* [WHAT YOU ARE ASKED TO DO] In the listing below, find the line holding "The FreeCAD and" and the line holding "leg_bends = ((0.24, 0.16), (0.46, 0.45), (0.69, 0.7), (1, 1))". Write out those two lines and all lines between, exactly, and nothing more.

* [DATA TO PROCESS]
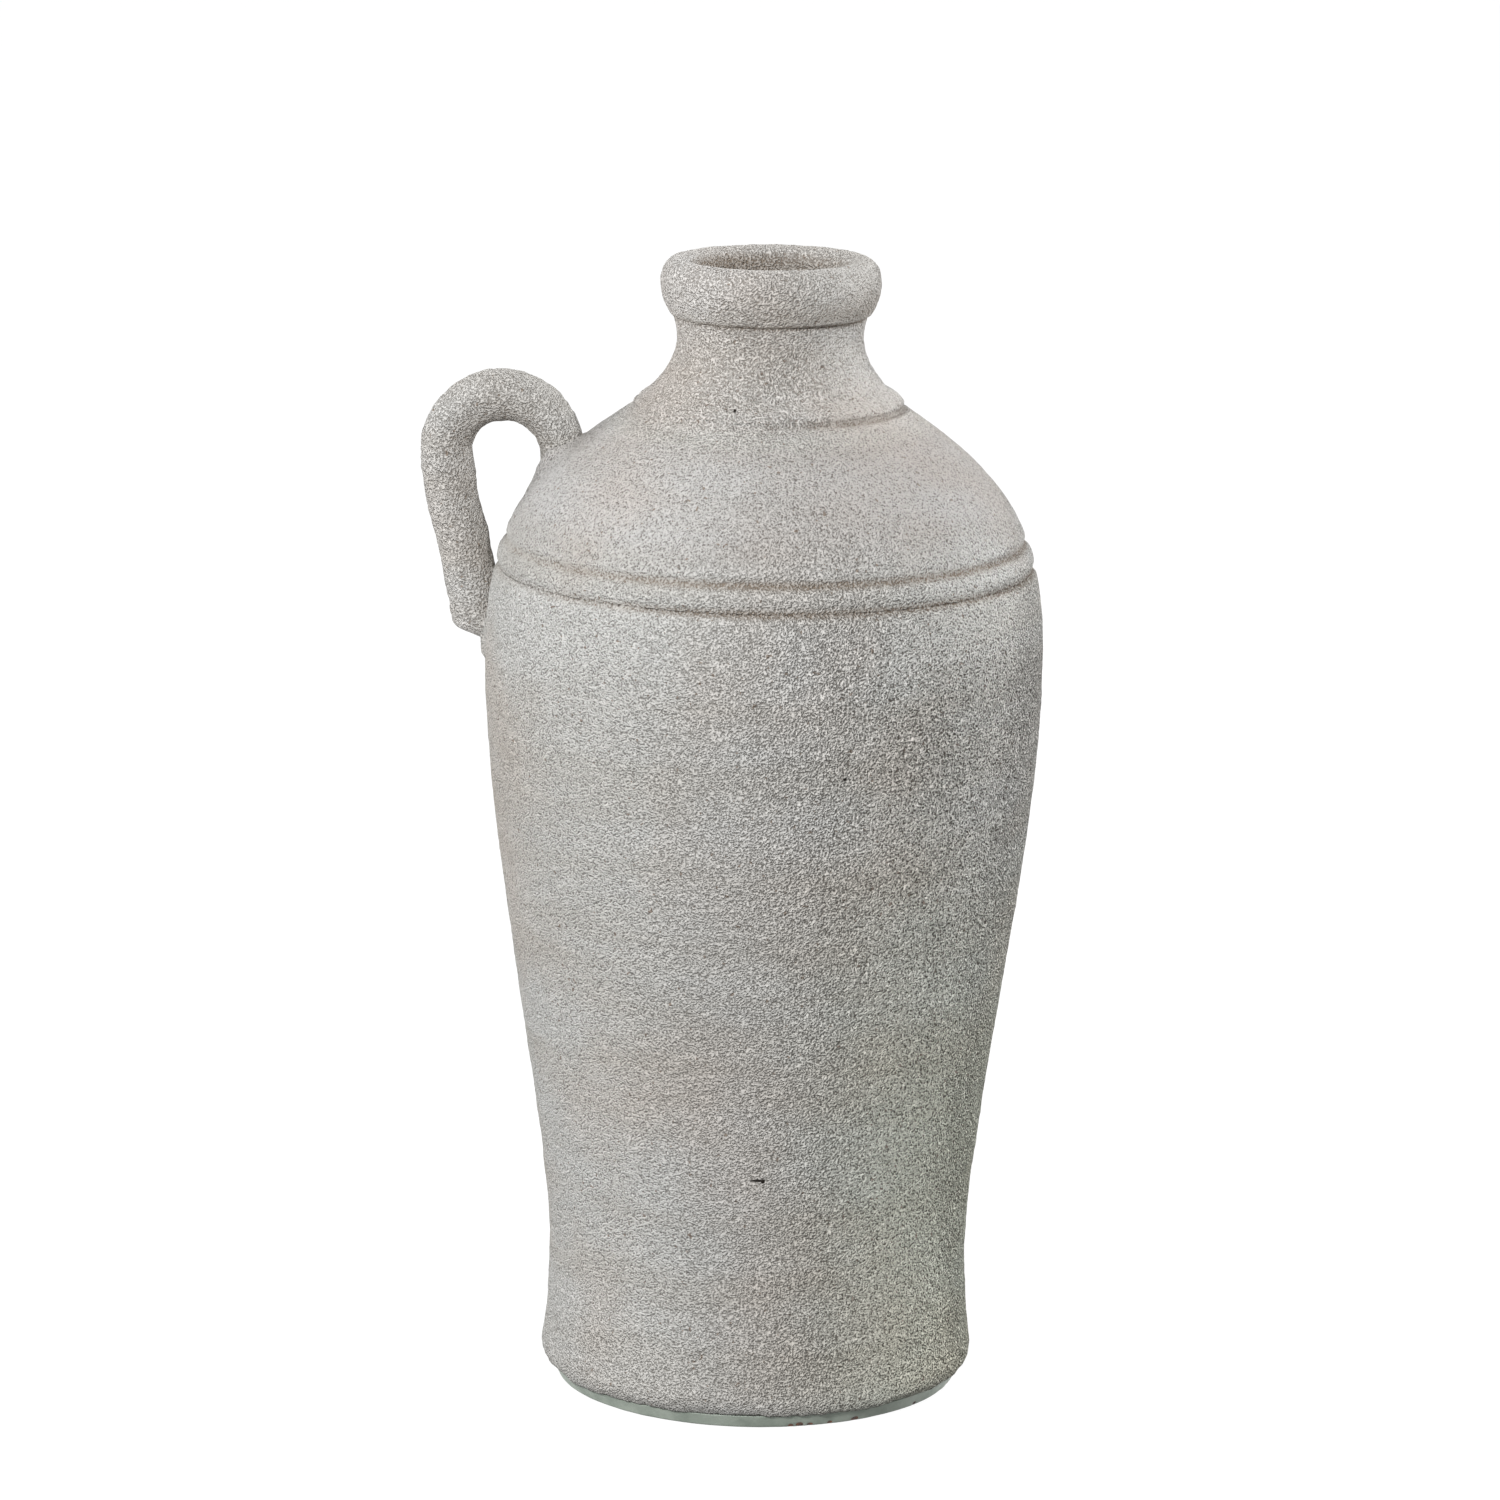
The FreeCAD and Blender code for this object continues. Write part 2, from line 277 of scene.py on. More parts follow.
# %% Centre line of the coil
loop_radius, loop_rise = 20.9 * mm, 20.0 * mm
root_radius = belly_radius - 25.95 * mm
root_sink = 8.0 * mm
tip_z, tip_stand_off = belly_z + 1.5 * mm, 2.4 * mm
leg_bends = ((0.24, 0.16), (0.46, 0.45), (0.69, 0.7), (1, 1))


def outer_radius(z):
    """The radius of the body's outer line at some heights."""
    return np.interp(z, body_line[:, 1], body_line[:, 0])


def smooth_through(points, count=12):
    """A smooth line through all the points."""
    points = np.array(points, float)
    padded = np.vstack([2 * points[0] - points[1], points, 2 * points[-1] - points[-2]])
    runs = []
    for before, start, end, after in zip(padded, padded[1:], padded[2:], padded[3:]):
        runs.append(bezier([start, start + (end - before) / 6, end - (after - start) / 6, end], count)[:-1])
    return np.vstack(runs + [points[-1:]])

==

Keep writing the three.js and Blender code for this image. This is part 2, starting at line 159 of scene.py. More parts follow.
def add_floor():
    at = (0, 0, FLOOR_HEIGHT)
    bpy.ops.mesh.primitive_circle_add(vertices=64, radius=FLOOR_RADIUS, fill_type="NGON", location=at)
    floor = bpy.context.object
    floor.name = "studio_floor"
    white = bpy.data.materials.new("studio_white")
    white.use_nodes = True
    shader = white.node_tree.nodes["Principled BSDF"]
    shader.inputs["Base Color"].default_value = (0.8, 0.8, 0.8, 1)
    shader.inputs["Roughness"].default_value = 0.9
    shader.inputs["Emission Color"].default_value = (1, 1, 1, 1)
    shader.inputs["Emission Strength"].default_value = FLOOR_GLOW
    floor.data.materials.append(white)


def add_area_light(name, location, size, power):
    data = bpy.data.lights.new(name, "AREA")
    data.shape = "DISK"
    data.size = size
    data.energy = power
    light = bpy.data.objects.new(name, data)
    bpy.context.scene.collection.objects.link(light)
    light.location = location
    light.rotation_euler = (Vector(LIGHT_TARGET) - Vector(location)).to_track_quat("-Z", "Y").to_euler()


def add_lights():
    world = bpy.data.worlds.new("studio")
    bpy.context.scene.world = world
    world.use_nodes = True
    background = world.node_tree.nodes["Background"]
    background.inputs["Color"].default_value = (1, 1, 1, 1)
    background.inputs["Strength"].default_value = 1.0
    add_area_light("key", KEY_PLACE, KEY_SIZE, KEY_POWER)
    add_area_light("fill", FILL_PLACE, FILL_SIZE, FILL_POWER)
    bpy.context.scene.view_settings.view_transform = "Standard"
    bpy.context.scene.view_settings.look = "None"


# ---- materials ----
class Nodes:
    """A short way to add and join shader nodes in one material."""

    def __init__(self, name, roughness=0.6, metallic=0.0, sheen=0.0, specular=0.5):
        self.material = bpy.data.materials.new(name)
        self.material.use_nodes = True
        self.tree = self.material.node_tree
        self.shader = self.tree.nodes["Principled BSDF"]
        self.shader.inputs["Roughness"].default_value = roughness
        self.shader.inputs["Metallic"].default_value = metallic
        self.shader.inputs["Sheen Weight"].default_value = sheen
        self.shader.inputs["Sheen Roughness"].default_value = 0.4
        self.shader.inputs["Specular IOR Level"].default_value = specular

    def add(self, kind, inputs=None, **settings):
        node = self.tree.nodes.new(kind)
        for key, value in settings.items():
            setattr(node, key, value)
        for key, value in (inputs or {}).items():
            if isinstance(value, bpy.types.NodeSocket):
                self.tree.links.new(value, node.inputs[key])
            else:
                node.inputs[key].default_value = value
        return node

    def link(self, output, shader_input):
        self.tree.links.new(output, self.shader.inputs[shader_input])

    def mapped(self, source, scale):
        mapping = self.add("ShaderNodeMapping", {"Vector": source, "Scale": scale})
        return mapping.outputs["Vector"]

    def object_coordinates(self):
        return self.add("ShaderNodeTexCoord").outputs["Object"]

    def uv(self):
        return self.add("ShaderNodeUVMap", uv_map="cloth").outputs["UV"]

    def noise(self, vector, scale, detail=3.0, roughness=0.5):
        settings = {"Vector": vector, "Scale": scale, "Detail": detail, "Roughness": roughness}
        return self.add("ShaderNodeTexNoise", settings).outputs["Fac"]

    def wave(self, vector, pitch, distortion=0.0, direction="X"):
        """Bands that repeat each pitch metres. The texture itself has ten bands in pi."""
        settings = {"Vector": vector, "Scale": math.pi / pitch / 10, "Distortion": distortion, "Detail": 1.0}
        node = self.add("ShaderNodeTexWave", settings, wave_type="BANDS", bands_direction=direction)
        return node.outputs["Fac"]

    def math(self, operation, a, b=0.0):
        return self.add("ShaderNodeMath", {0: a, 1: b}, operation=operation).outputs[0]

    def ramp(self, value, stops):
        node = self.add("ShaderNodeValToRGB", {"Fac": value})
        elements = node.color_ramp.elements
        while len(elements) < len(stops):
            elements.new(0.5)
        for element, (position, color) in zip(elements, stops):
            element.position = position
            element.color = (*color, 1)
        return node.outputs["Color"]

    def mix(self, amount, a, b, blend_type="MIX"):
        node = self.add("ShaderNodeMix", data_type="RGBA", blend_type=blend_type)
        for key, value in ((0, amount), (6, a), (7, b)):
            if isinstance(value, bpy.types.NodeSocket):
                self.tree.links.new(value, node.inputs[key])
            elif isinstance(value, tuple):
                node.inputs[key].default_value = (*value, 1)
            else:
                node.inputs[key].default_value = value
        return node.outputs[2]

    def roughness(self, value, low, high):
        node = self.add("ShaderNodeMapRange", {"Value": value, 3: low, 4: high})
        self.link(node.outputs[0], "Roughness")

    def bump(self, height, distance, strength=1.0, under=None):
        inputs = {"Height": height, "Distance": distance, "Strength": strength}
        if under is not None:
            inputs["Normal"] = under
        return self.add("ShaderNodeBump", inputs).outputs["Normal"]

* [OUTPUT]
The FreeCAD and Blender code for this object continues. Write part 2, from line 277 of scene.py on. More parts follow.
# %% Centre line of the coil
loop_radius, loop_rise = 20.9 * mm, 20.0 * mm
root_radius = belly_radius - 25.95 * mm
root_sink = 8.0 * mm
tip_z, tip_stand_off = belly_z + 1.5 * mm, 2.4 * mm
leg_bends = ((0.24, 0.16), (0.46, 0.45), (0.69, 0.7), (1, 1))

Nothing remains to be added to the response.